[Rows from a 3D modeling dataset]
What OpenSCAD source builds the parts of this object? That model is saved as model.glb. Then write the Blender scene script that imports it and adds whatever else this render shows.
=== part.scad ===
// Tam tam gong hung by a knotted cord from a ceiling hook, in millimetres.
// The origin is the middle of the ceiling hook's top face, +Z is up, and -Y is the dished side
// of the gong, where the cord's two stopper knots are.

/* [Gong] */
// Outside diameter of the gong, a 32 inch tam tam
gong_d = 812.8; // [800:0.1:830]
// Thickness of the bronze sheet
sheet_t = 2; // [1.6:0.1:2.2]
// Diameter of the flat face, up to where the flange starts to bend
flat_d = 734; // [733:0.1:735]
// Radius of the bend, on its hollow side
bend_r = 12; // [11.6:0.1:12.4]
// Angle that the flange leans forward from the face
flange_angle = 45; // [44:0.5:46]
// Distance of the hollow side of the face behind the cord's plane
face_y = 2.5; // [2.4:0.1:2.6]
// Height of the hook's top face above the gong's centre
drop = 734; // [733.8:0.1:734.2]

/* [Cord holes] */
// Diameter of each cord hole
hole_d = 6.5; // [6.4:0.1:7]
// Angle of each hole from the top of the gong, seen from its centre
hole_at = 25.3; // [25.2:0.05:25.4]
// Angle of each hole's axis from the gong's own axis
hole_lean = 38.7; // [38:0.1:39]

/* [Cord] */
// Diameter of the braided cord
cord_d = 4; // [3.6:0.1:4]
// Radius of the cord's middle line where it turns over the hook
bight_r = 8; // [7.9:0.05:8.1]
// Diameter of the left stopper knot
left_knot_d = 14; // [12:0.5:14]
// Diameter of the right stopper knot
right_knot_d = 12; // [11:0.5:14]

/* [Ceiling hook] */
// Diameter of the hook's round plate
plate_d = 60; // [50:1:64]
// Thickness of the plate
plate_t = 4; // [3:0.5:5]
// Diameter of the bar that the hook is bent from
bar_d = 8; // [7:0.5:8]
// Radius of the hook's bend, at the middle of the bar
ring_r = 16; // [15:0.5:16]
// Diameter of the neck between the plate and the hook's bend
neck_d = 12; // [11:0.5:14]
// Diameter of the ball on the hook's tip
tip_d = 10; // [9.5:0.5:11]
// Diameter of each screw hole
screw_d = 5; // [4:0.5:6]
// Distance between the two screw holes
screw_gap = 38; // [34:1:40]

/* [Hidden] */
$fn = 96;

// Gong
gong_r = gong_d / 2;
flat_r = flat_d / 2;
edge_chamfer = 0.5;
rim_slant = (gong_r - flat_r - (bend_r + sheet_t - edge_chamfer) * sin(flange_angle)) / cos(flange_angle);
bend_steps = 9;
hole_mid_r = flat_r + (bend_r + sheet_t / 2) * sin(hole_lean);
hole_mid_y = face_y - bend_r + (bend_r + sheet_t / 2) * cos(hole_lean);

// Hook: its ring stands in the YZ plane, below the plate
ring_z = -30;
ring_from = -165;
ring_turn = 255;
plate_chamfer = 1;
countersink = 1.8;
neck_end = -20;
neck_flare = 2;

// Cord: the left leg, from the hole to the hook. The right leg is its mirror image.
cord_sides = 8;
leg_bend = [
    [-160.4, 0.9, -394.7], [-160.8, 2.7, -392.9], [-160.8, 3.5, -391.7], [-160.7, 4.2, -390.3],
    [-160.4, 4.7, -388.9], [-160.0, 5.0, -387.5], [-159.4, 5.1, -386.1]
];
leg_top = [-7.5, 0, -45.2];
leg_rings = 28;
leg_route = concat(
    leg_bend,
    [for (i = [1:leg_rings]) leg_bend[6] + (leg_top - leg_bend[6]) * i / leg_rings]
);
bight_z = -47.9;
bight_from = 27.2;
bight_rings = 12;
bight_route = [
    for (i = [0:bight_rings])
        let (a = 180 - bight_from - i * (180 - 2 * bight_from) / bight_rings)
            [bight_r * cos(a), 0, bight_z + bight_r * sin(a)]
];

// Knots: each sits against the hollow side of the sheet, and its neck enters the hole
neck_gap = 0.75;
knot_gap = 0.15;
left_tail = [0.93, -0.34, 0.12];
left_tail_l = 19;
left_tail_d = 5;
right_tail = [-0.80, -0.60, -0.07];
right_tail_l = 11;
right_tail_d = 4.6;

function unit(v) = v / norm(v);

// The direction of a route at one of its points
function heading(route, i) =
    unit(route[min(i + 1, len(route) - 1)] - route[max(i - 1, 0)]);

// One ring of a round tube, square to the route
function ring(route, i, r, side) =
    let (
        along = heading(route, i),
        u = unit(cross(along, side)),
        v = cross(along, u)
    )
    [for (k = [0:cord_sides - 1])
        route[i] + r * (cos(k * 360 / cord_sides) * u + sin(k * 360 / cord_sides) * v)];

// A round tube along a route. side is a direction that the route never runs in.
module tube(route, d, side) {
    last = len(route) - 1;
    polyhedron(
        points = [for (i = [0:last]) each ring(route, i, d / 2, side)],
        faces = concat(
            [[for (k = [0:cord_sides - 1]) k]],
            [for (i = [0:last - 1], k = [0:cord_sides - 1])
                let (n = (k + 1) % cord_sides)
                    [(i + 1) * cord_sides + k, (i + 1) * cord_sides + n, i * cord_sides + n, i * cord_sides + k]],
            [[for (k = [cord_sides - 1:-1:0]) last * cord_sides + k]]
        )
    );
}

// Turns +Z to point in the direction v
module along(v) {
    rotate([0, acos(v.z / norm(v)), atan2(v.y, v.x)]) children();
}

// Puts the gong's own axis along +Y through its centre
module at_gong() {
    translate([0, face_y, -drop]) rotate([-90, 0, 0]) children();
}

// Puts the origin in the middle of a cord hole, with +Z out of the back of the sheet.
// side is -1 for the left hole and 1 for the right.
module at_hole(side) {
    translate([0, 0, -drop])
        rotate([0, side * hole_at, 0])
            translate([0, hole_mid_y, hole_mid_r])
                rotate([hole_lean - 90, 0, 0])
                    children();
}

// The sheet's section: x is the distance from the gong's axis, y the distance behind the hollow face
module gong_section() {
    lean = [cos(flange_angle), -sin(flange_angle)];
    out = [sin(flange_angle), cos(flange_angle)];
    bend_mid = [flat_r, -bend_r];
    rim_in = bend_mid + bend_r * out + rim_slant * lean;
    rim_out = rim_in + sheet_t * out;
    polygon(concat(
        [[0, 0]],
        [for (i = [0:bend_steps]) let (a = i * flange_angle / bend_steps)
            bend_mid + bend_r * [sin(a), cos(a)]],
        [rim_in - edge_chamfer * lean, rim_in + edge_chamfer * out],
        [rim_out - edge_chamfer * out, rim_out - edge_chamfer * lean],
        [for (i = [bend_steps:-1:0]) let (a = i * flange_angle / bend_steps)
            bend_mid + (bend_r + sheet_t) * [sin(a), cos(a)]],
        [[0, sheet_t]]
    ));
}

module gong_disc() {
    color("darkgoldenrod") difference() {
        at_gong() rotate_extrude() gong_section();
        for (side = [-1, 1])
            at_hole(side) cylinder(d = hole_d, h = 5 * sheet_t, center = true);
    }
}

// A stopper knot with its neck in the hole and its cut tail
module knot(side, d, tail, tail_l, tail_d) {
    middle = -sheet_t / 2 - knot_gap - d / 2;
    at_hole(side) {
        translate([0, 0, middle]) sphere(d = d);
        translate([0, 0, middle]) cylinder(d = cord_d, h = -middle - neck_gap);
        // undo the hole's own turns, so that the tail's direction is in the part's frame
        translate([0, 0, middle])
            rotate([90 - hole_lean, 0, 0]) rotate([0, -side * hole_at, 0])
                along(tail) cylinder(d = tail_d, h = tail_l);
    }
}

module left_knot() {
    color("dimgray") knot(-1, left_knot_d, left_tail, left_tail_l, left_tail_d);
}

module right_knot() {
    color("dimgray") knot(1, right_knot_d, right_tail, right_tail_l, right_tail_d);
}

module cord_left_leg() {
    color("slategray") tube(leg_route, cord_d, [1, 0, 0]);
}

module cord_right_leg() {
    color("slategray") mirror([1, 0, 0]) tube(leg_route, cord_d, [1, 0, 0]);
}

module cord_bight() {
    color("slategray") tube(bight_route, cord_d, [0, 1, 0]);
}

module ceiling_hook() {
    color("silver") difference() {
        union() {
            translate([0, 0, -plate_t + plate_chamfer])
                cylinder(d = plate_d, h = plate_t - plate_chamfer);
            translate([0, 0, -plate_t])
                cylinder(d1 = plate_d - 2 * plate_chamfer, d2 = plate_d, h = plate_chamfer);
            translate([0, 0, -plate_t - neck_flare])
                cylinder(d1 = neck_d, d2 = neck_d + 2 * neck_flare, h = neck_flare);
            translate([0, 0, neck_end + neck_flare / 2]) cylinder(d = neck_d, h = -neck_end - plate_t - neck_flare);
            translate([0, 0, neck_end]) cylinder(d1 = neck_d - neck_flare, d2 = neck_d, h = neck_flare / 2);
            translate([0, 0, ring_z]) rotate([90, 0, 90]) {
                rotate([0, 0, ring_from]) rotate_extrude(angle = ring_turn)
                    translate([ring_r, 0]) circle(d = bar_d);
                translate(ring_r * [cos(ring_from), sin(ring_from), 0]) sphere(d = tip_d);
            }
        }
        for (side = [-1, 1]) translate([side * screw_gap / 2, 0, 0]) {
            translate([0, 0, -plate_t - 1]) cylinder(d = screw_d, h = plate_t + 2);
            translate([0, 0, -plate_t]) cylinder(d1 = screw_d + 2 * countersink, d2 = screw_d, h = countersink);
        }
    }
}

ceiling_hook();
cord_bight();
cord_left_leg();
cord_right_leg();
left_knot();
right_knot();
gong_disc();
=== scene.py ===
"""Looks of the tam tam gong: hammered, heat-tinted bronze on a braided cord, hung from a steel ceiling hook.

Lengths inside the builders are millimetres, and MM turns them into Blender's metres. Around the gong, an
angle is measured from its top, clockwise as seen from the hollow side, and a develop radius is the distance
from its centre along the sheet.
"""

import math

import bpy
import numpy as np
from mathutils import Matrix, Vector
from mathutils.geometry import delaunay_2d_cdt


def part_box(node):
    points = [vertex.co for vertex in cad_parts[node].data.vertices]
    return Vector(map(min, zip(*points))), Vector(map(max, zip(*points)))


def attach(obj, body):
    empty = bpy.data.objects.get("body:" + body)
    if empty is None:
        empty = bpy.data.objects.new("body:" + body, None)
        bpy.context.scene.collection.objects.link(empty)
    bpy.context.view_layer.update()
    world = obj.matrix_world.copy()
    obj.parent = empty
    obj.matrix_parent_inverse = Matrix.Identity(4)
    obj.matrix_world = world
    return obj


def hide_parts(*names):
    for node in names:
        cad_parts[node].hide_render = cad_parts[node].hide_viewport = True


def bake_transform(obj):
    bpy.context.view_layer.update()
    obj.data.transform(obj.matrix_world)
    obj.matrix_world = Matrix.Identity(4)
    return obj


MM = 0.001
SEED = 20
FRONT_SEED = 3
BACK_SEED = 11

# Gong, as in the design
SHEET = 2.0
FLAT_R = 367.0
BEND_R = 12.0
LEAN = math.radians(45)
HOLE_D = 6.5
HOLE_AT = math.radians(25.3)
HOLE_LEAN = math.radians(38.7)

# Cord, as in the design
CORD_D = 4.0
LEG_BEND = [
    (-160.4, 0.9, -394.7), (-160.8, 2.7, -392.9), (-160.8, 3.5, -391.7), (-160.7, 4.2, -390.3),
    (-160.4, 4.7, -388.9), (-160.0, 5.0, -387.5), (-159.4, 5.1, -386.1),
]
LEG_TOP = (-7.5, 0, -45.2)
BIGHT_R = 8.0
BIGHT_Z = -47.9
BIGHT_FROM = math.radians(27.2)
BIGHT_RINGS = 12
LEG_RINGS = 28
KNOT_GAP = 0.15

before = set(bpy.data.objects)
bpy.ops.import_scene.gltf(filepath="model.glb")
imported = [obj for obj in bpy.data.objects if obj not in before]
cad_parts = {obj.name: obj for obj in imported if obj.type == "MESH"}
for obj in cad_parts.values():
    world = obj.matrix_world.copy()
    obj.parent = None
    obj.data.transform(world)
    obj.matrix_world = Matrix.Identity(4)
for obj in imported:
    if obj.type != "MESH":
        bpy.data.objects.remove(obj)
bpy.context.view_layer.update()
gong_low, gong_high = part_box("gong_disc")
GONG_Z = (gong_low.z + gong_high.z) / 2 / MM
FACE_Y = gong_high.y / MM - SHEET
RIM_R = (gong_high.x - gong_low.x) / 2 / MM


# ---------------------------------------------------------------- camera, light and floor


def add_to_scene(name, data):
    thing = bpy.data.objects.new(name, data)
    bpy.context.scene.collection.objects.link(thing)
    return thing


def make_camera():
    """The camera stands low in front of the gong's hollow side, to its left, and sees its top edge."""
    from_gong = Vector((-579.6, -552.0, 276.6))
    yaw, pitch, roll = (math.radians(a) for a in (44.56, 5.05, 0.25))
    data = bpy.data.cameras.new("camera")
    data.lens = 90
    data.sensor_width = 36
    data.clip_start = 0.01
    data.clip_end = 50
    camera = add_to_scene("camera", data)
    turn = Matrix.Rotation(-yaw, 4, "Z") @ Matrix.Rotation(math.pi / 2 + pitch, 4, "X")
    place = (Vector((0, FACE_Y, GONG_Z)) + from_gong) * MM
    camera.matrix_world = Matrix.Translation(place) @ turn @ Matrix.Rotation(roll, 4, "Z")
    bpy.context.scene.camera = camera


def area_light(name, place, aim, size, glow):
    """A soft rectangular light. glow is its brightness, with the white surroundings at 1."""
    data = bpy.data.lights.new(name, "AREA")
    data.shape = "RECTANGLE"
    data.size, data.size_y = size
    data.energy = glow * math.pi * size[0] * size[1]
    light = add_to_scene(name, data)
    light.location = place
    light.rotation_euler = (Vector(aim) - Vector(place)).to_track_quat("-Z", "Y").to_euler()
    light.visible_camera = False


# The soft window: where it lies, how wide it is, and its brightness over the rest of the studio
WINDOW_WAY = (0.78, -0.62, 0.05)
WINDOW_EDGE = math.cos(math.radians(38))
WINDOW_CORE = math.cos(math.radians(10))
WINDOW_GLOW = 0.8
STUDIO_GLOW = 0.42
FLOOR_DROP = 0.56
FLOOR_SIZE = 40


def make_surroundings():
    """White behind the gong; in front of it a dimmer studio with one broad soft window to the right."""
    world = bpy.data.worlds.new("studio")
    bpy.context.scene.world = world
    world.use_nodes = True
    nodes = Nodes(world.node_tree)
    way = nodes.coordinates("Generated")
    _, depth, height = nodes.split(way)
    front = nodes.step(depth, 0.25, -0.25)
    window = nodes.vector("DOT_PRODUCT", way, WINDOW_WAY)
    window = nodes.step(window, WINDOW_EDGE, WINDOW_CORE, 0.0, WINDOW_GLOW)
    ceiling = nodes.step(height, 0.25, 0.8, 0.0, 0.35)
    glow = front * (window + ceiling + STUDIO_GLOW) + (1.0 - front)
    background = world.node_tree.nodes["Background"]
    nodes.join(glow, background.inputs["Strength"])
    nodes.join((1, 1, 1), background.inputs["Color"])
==
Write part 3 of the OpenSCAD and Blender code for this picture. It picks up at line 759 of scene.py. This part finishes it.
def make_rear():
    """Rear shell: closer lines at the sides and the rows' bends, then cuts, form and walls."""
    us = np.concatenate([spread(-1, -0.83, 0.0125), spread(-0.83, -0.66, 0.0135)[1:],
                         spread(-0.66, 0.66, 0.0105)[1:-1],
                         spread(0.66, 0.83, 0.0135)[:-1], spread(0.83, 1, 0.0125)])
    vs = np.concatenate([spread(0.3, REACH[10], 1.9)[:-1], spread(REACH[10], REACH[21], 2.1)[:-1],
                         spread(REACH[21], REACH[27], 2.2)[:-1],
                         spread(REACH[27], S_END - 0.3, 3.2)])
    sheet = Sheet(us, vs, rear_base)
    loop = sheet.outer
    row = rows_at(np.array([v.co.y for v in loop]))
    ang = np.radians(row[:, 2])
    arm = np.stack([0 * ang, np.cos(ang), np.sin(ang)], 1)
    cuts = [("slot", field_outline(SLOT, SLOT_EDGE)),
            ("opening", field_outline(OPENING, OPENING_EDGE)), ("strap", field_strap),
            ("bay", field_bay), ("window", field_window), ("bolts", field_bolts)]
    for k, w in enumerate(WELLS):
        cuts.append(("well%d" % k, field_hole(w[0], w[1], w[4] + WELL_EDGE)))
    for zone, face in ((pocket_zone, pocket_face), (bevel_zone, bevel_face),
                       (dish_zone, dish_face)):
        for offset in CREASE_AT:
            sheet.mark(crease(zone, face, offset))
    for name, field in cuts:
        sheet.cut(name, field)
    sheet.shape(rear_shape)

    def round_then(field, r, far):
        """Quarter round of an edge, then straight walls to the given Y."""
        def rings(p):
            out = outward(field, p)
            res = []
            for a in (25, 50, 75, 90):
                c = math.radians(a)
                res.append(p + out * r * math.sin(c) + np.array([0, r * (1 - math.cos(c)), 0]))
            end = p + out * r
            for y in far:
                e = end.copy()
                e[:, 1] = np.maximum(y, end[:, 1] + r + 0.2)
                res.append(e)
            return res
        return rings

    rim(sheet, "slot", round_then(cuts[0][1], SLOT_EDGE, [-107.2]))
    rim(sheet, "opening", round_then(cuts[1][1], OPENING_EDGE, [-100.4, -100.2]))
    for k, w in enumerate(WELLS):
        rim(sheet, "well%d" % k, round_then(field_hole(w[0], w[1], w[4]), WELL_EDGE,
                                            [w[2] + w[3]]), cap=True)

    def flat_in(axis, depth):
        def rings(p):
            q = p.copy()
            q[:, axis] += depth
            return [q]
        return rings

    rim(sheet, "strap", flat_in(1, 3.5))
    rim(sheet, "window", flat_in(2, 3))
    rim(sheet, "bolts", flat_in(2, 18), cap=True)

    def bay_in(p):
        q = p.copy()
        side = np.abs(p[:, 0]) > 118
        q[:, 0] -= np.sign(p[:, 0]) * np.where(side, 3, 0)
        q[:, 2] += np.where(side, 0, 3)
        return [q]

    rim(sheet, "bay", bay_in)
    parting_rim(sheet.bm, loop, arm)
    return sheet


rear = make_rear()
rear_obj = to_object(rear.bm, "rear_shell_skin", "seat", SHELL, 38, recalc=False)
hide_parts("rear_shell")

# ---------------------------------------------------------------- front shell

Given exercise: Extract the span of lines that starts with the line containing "ceiling_hook();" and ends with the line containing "HOLE_LEAN = math.radians(38.7)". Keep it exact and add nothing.

Correct response:
ceiling_hook();
cord_bight();
cord_left_leg();
cord_right_leg();
left_knot();
right_knot();
gong_disc();
=== scene.py ===
"""Looks of the tam tam gong: hammered, heat-tinted bronze on a braided cord, hung from a steel ceiling hook.

Lengths inside the builders are millimetres, and MM turns them into Blender's metres. Around the gong, an
angle is measured from its top, clockwise as seen from the hollow side, and a develop radius is the distance
from its centre along the sheet.
"""

import math

import bpy
import numpy as np
from mathutils import Matrix, Vector
from mathutils.geometry import delaunay_2d_cdt


def part_box(node):
    points = [vertex.co for vertex in cad_parts[node].data.vertices]
    return Vector(map(min, zip(*points))), Vector(map(max, zip(*points)))


def attach(obj, body):
    empty = bpy.data.objects.get("body:" + body)
    if empty is None:
        empty = bpy.data.objects.new("body:" + body, None)
        bpy.context.scene.collection.objects.link(empty)
    bpy.context.view_layer.update()
    world = obj.matrix_world.copy()
    obj.parent = empty
    obj.matrix_parent_inverse = Matrix.Identity(4)
    obj.matrix_world = world
    return obj


def hide_parts(*names):
    for node in names:
        cad_parts[node].hide_render = cad_parts[node].hide_viewport = True


def bake_transform(obj):
    bpy.context.view_layer.update()
    obj.data.transform(obj.matrix_world)
    obj.matrix_world = Matrix.Identity(4)
    return obj


MM = 0.001
SEED = 20
FRONT_SEED = 3
BACK_SEED = 11

# Gong, as in the design
SHEET = 2.0
FLAT_R = 367.0
BEND_R = 12.0
LEAN = math.radians(45)
HOLE_D = 6.5
HOLE_AT = math.radians(25.3)
HOLE_LEAN = math.radians(38.7)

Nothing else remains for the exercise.